New research published online recently suggests that following a vegetarian diet and exercising at least three times a week significantly reduces the risk of diabetes among African Americans, who are normally twice as likely to be diagnosed with diabetes as non-Hispanic whites. You can read about the study, led by Dr Serena Tonstad, a professor at Loma Linda University in California, online in the October edition of Nutrition, Metabolism & Cardiovascular Diseases.
Tonstad and colleagues found that compared to non-vegetarian blacks, vegan blacks (vegans eat no animal products at all, including eggs and dairy) had a 70% reduced risk of diabetes, and vegetarian blacks (those who don’t eat meat but do eat eggs and dairy) had a 53% reduced risk.
They also found that blacks who exercised three or more times a week compared to once a week or not at all, had a 35% reduced risk of being diagnosed with diabetes.
Tonstad told the press:
“These findings are encouraging for preventing type 2 diabetes in the black population, which is more susceptible to the disease than other populations.”
For the study, the researchers reviewed prospective data that was obtained by following 7,172 black Seventh-day Adventists taking part in the Adventist Health Study-2.
Adventists are protestants that follow a vegetarian diet and abstain from alcohol and tobacco. They are a much sought after population by researchers studying links between diet and disease because data from participants following such a way of life presents fewer confounding variables that might distort the results.
The participants filled in questionnaires that asked them how often they consumed over 100 types of food. From their responses the researchers then grouped them according to their diet.
Tonstad and colleagues also analyzed data from 34,215 non-black Adventists and found a similar pattern between reduced risk for diabetes and vegetarian diet.
They said the findings confirm those of cross-sectional studies that showed strong links between following a vegetarian diet and reduced risk of diabetes. Cross-sectional studies are like a snapshot, they don’t follow people over a period of time as prospective studies do, and so cannot establish cause and effect direction, they can only find links and their strength.
Tonstad said one reason why a vegetarian diet might protect against diabetes is that it typically contains a higher proportion of high-fiber foods such as fruit and vegetables.

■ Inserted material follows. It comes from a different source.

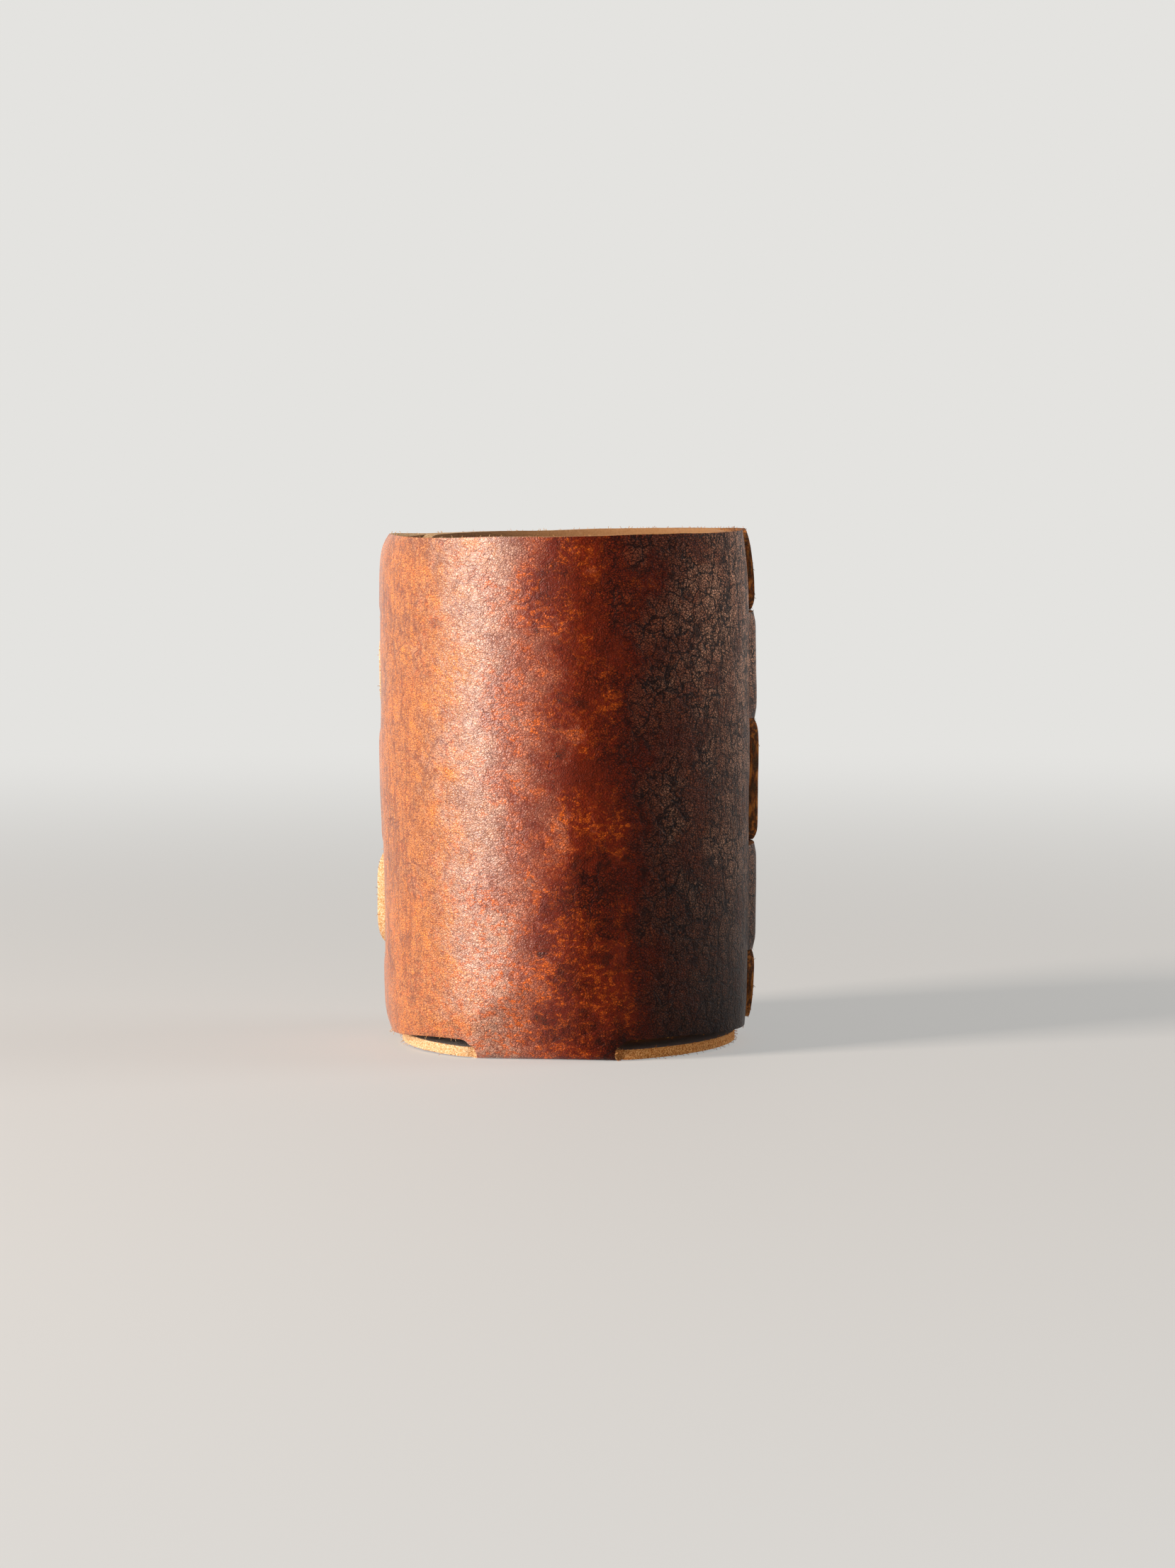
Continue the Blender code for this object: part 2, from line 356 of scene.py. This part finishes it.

Also, whole grains, beans and other legumes are known to improve glycemic control which slows the rate of carbohydrate absorption and thus reduces risk of diabetes.
The Department of Health and Human Services estimates that African Americans are not only at higher risk of developing diabetes, but they are also more likely to experience complications related to the disease, such as as end-stage renal disease and lower-extremity amputations.
“A vegetarian diet may be a way to counteract the increased diabetes risk for the black population.”
A grant from the National Institutes of Health and funds from the School of Public Health at Loma Linda University helped pay for the study.